- WHAT IS ASKED -
Each line of the material below should be reproduced exactly.

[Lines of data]
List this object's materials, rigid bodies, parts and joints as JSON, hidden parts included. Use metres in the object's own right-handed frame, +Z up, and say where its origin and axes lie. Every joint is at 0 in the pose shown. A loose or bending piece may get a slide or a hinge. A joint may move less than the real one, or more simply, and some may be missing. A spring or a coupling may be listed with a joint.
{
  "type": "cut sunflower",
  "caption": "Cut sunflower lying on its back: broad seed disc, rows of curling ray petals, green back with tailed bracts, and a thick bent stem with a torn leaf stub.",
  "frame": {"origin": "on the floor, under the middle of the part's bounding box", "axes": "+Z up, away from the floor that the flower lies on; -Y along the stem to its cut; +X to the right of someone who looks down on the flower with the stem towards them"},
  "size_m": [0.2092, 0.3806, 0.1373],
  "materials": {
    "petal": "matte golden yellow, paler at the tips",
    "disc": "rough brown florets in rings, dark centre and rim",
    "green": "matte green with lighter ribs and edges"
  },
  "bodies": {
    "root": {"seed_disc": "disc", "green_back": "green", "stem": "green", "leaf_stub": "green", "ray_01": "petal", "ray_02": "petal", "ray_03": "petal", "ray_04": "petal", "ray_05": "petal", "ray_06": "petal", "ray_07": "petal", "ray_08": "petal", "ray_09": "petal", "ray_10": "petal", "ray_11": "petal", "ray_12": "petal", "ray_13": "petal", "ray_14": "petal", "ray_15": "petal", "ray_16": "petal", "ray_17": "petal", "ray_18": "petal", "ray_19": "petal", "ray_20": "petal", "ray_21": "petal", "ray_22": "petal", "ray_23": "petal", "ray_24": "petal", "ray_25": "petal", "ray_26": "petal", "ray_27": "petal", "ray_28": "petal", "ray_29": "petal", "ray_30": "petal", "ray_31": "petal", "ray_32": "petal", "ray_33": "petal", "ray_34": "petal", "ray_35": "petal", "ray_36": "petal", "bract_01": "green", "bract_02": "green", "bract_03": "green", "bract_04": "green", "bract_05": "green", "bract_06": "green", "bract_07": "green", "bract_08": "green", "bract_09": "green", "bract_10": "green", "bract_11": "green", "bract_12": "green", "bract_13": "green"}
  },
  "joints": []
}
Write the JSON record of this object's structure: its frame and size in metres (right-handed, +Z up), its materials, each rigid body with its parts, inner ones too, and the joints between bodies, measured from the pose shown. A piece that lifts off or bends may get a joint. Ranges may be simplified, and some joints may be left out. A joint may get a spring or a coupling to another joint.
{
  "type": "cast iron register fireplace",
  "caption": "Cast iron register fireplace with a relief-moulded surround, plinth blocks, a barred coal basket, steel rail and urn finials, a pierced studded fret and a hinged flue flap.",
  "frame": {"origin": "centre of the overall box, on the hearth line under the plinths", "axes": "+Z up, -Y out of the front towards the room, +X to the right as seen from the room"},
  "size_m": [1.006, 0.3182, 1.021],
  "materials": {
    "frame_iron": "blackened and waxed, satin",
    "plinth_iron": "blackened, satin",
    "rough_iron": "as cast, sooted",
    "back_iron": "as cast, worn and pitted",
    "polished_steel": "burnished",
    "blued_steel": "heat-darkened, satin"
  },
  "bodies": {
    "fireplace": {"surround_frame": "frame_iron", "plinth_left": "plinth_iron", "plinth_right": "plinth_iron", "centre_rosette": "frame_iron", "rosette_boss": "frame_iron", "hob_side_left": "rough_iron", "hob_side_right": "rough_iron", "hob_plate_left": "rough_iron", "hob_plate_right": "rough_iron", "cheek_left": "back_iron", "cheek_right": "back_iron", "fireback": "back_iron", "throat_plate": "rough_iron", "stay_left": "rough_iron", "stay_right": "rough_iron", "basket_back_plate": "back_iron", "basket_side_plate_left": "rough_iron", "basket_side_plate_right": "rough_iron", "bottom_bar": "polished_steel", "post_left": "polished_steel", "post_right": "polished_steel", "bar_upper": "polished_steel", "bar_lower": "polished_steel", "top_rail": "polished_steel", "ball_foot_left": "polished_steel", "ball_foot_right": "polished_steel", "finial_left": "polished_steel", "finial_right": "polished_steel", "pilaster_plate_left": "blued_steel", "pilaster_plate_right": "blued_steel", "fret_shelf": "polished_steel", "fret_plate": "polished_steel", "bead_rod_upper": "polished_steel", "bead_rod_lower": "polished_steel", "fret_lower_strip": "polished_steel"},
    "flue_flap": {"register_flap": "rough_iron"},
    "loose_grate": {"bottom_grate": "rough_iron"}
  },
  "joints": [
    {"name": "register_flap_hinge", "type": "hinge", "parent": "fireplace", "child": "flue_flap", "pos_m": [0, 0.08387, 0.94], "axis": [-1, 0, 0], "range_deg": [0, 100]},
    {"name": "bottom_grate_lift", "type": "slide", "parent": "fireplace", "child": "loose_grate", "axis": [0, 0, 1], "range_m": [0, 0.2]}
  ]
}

- FULL RESPONSE -
List this object's materials, rigid bodies, parts and joints as JSON, hidden parts included. Use metres in the object's own right-handed frame, +Z up, and say where its origin and axes lie. Every joint is at 0 in the pose shown. A loose or bending piece may get a slide or a hinge. A joint may move less than the real one, or more simply, and some may be missing. A spring or a coupling may be listed with a joint.
{
  "type": "cut sunflower",
  "caption": "Cut sunflower lying on its back: broad seed disc, rows of curling ray petals, green back with tailed bracts, and a thick bent stem with a torn leaf stub.",
  "frame": {"origin": "on the floor, under the middle of the part's bounding box", "axes": "+Z up, away from the floor that the flower lies on; -Y along the stem to its cut; +X to the right of someone who looks down on the flower with the stem towards them"},
  "size_m": [0.2092, 0.3806, 0.1373],
  "materials": {
    "petal": "matte golden yellow, paler at the tips",
    "disc": "rough brown florets in rings, dark centre and rim",
    "green": "matte green with lighter ribs and edges"
  },
  "bodies": {
    "root": {"seed_disc": "disc", "green_back": "green", "stem": "green", "leaf_stub": "green", "ray_01": "petal", "ray_02": "petal", "ray_03": "petal", "ray_04": "petal", "ray_05": "petal", "ray_06": "petal", "ray_07": "petal", "ray_08": "petal", "ray_09": "petal", "ray_10": "petal", "ray_11": "petal", "ray_12": "petal", "ray_13": "petal", "ray_14": "petal", "ray_15": "petal", "ray_16": "petal", "ray_17": "petal", "ray_18": "petal", "ray_19": "petal", "ray_20": "petal", "ray_21": "petal", "ray_22": "petal", "ray_23": "petal", "ray_24": "petal", "ray_25": "petal", "ray_26": "petal", "ray_27": "petal", "ray_28": "petal", "ray_29": "petal", "ray_30": "petal", "ray_31": "petal", "ray_32": "petal", "ray_33": "petal", "ray_34": "petal", "ray_35": "petal", "ray_36": "petal", "bract_01": "green", "bract_02": "green", "bract_03": "green", "bract_04": "green", "bract_05": "green", "bract_06": "green", "bract_07": "green", "bract_08": "green", "bract_09": "green", "bract_10": "green", "bract_11": "green", "bract_12": "green", "bract_13": "green"}
  },
  "joints": []
}
Write the JSON record of this object's structure: its frame and size in metres (right-handed, +Z up), its materials, each rigid body with its parts, inner ones too, and the joints between bodies, measured from the pose shown. A piece that lifts off or bends may get a joint. Ranges may be simplified, and some joints may be left out. A joint may get a spring or a coupling to another joint.
{
  "type": "cast iron register fireplace",
  "caption": "Cast iron register fireplace with a relief-moulded surround, plinth blocks, a barred coal basket, steel rail and urn finials, a pierced studded fret and a hinged flue flap.",
  "frame": {"origin": "centre of the overall box, on the hearth line under the plinths", "axes": "+Z up, -Y out of the front towards the room, +X to the right as seen from the room"},
  "size_m": [1.006, 0.3182, 1.021],
  "materials": {
    "frame_iron": "blackened and waxed, satin",
    "plinth_iron": "blackened, satin",
    "rough_iron": "as cast, sooted",
    "back_iron": "as cast, worn and pitted",
    "polished_steel": "burnished",
    "blued_steel": "heat-darkened, satin"
  },
  "bodies": {
    "fireplace": {"surround_frame": "frame_iron", "plinth_left": "plinth_iron", "plinth_right": "plinth_iron", "centre_rosette": "frame_iron", "rosette_boss": "frame_iron", "hob_side_left": "rough_iron", "hob_side_right": "rough_iron", "hob_plate_left": "rough_iron", "hob_plate_right": "rough_iron", "cheek_left": "back_iron", "cheek_right": "back_iron", "fireback": "back_iron", "throat_plate": "rough_iron", "stay_left": "rough_iron", "stay_right": "rough_iron", "basket_back_plate": "back_iron", "basket_side_plate_left": "rough_iron", "basket_side_plate_right": "rough_iron", "bottom_bar": "polished_steel", "post_left": "polished_steel", "post_right": "polished_steel", "bar_upper": "polished_steel", "bar_lower": "polished_steel", "top_rail": "polished_steel", "ball_foot_left": "polished_steel", "ball_foot_right": "polished_steel", "finial_left": "polished_steel", "finial_right": "polished_steel", "pilaster_plate_left": "blued_steel", "pilaster_plate_right": "blued_steel", "fret_shelf": "polished_steel", "fret_plate": "polished_steel", "bead_rod_upper": "polished_steel", "bead_rod_lower": "polished_steel", "fret_lower_strip": "polished_steel"},
    "flue_flap": {"register_flap": "rough_iron"},
    "loose_grate": {"bottom_grate": "rough_iron"}
  },
  "joints": [
    {"name": "register_flap_hinge", "type": "hinge", "parent": "fireplace", "child": "flue_flap", "pos_m": [0, 0.08387, 0.94], "axis": [-1, 0, 0], "range_deg": [0, 100]},
    {"name": "bottom_grate_lift", "type": "slide", "parent": "fireplace", "child": "loose_grate", "axis": [0, 0, 1], "range_m": [0, 0.2]}
  ]
}